Though one critic has noted “perhaps [“Munich” is] the first truly adult movie of his career,” arguing that, in this film Spielberg abandons his so-called “trademark sentimentality, his descents into fantasy, his childish simplification of motivation.” True. However, arguably “Munich” is not his first adult film; strictly speaking, though it is much more than just a ‘cut above’ his recent works, such as the too-bland remake of “War of the Worlds.”
It is in “Munich” that Spielberg returns to his “Schindler’s List” roots (his first big “adult film?”): the complex, introspective, psychological lens that zooms in on the rhetoric of the personal and the political amidst tragic world affairs. It is not a film of the individual, but of the social: the concept of humanity and the many troubled and sordid problems preventing a homogenous worldly peace. As one critic appropriately comments, “the movie is not about the Jews and Arabs. It's about human beings. It's about us.”
It is in “Munich” that Spielberg reclaims his ability to embrace “ambiguity and complexity, and as a result, has invited criticism from those who prefer their drama simplistically black and white.” Yes, there is no “cheap emotional manipulation” in this film. Spielberg bravely refused to “flinch at complexities” and explores “his ability to dissect the ideological and moral sureties of all sides within the natural rhythms of the thriller genre. There is so much to praise in this film, because it is utterly seamless film-making with a keen eye for… detail...” Intelligent in the very least. Brilliant indeed.
Of the set design and cinematography it can be said that Spielberg spared no expense with his “flawless recreation of European capitals”, fluid cinematography, and “impeccable costume design”: “Munich” is visually arresting. Janusz Kaminski’s ability to frame human emotion, particularly in the action sequences, is second to none. Much credit is also due to Michael Kahn’s nearly flawless editing: crisp, bold, daring, unnerving, and, arguably, seamless.
But no visual layout is any good without its supporting script, which was, for “Munich”, crisp and intense. Kushner and Roth's screenplay imbues a sharp narrative development paired with intellectually dialog and, in the words of one critic, “armrest-clutching actions sequences.” The effect? “Munich” effortlessly (or so it appears) achieves an overwhelming “emotional impact within a complexly rendered ideological, moral and strategic matrix.”

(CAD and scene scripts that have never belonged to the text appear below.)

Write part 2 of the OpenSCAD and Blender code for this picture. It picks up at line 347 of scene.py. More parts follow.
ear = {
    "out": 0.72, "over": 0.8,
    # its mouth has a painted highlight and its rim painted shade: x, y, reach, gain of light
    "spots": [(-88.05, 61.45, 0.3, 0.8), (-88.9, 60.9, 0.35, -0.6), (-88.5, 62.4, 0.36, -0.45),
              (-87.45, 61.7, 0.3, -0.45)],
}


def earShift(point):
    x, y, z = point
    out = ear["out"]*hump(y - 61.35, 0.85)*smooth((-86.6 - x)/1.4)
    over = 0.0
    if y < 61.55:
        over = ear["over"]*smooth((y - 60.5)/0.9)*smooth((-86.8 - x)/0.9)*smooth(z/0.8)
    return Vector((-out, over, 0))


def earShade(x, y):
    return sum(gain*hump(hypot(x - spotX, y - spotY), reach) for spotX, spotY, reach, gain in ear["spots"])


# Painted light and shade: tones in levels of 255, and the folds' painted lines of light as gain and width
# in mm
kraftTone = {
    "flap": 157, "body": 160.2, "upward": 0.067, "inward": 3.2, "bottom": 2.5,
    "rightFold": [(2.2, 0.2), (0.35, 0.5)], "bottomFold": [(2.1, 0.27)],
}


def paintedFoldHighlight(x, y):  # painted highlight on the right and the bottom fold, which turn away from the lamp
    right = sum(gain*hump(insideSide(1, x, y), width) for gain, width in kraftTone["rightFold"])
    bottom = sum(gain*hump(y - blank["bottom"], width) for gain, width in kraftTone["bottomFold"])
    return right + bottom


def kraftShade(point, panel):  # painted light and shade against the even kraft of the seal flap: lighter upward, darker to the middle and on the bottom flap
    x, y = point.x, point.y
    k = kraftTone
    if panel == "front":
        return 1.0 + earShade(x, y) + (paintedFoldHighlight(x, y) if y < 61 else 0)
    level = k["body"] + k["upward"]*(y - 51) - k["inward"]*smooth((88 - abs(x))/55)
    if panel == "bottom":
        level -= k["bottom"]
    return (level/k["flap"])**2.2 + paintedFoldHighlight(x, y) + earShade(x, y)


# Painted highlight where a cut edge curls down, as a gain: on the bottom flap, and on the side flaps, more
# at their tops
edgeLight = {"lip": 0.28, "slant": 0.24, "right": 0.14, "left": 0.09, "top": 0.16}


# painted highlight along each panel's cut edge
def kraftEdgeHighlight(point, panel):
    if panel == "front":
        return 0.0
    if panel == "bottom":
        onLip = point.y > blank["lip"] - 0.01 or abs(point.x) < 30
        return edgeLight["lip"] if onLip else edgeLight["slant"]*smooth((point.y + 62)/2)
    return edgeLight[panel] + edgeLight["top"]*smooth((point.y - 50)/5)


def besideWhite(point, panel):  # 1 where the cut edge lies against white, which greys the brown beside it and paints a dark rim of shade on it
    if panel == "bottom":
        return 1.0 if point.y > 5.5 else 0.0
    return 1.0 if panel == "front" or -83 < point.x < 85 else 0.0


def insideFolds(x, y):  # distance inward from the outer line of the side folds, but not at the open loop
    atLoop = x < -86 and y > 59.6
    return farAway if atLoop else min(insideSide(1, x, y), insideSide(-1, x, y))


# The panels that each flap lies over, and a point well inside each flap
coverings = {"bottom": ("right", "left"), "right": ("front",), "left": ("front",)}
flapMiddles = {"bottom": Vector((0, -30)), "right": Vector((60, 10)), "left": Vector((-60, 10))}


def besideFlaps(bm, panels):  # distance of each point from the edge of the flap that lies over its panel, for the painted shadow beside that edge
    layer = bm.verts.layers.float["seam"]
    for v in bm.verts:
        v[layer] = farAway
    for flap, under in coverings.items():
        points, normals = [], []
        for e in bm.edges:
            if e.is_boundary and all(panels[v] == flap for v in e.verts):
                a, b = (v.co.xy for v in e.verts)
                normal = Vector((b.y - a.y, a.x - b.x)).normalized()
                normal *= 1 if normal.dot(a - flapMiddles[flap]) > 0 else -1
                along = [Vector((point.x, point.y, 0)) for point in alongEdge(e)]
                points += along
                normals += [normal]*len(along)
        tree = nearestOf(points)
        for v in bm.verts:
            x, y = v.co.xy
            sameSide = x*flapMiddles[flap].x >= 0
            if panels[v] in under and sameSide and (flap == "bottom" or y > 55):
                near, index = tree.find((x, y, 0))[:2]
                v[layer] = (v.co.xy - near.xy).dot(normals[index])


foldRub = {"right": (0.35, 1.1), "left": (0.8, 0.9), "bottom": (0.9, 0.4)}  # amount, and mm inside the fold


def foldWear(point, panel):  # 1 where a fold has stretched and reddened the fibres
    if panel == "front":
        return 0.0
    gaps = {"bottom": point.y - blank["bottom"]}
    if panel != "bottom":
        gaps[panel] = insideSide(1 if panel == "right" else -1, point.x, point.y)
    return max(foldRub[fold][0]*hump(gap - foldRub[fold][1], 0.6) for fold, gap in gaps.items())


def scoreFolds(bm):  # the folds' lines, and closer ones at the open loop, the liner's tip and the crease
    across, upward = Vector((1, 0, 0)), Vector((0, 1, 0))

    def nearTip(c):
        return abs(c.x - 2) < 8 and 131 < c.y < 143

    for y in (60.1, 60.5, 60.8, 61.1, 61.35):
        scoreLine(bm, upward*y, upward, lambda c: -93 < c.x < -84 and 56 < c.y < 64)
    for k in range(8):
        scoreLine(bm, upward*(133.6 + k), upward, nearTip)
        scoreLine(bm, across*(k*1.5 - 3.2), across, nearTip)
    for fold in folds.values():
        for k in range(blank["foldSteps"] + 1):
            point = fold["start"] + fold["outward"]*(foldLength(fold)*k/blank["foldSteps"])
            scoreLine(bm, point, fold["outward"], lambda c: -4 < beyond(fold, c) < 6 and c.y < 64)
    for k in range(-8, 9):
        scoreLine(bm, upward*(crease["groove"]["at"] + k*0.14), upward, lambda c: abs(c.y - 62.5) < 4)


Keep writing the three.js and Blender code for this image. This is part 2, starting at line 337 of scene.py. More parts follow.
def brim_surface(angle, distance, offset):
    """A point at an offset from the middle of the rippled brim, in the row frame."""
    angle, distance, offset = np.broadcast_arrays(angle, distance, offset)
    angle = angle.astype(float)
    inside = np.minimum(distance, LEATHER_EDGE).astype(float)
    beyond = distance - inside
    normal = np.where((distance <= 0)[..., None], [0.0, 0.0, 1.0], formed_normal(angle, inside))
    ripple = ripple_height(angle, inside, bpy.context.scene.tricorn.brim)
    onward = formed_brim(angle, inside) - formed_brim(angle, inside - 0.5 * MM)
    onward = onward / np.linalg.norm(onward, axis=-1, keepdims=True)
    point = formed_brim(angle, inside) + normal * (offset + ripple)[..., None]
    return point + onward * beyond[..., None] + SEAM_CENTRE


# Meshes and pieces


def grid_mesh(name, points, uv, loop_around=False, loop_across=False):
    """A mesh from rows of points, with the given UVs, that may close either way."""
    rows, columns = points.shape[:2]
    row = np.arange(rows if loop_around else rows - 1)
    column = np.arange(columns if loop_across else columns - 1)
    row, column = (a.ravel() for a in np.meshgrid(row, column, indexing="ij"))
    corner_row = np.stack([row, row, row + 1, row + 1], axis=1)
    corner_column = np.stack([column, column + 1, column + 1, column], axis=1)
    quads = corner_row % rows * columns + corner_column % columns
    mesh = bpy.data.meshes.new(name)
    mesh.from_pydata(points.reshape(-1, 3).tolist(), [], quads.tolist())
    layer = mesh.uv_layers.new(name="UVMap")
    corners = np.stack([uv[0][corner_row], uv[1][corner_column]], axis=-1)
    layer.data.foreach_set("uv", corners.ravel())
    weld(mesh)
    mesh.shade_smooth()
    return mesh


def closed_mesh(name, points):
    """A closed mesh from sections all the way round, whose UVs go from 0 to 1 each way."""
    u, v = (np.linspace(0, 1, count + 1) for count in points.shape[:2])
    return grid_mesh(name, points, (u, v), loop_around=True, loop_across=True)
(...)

Many have noted that the acting is, so to speak, “spot-on.” The cast is indelibly deft and Eric Bana is a marvel. Glimmers of his talent were foreshadowed in films like “Blackhawk Down” and “Troy,” but it is “Munich” that Bana fully spreads his wings. He has proven himself as more than a pretty face. He is an artist in the truest sense and there is nothing but genuine talent being explored here. It is in his performance that the troublesome aspect of (tough) “nobility” is explored… his forte is appropriately capitalized in such a role. Unfortunately he did not receive the credit he was arguably due.
All in all, every one of the five leads did an outstanding job. The cold, empty, vacant, angry, starved eyes, the rigid body posture…so many nuances, so much brilliance. Particularly memorable were Ciaran Hinds as the sage-like “Carl,” and Mattheiu Kassovitz as the troubled “Robert.” Golda Meir’s short but gripping cameo is spot-on thanks to the crafting of her powerful speech, noted as an “extraordinary piece of recreation that transcends mere imitation” by some. Likewise, even the cameo by Michael Lonsdale as “Papa”- father of Louis, the French informer, is powerfully evocative and psychologically riveting. So is, of course, the cameo by, I believe, Moritz Bliebtreu as Andreas, the Palestinian PLO operative who discusses the ideological justification of Palestinian strategy against the Israelites with Avner. It is in scenes and with performances like these that Spielberg effectively constructs the immensely problematic and tense qualm of political vengeance: where the Israeli’s doubt “of their mission's morality and effectiveness” is allowed to penetrate their enraged psyche. In the end, killing only begets killing. In the end it’s time one realizes the importance of the old adage, “you don't make peace with your friends, you make peace with your enemies.”
Though this film may seem at first a “relatively flat and emotionless exercise in historical recreation,” if given time and an objective, receptive audience, one will soon concede to the “quick bursts of sudden bursts of emotional and intellectual recognition”: the power of the film will not, and has not gone unrecognized. “Munich” was nominated for 5 Oscars: Best Directing (Spielberg), Best Editing (Michael Kahn), Best Original Score (John Williams), Best Picture, and Best Writing (Tony Kushner and Eric Roth). Additionally the film garnered another 6 critical film association awards including the DC Film Critics’ Best Director Award, the Kansas City Film Critics Award for: Best Director, Best Film, and Best Screenplay. The film was also nominated for another 15 awards including 2 Golden Globes: Best Director (Steven Spielberg) and Best Screenplay (Kushner and Roth).
Eric Bana plays Avner, head of the Israeli freedom fighter.
Daniel Craig plays Steve, Israeli freedom fighter.
Ciaran Hinds plays Carl, Israeli freedom fighter.
Mathieu Kassovitz plays Robert, Israeli freedom fighter.
Hanns Zischler plays Hans, Israeli freedom fighter.
Geoffrey Rush plays Ephraim, head of the “Justice for Israel” project.
Ayelet Zurer plays Daphna, Avner’s wife.
Lynn Cohen plays Golda Meir, Israeli political official.
Matthieu Almaric plays Louis, the French informer.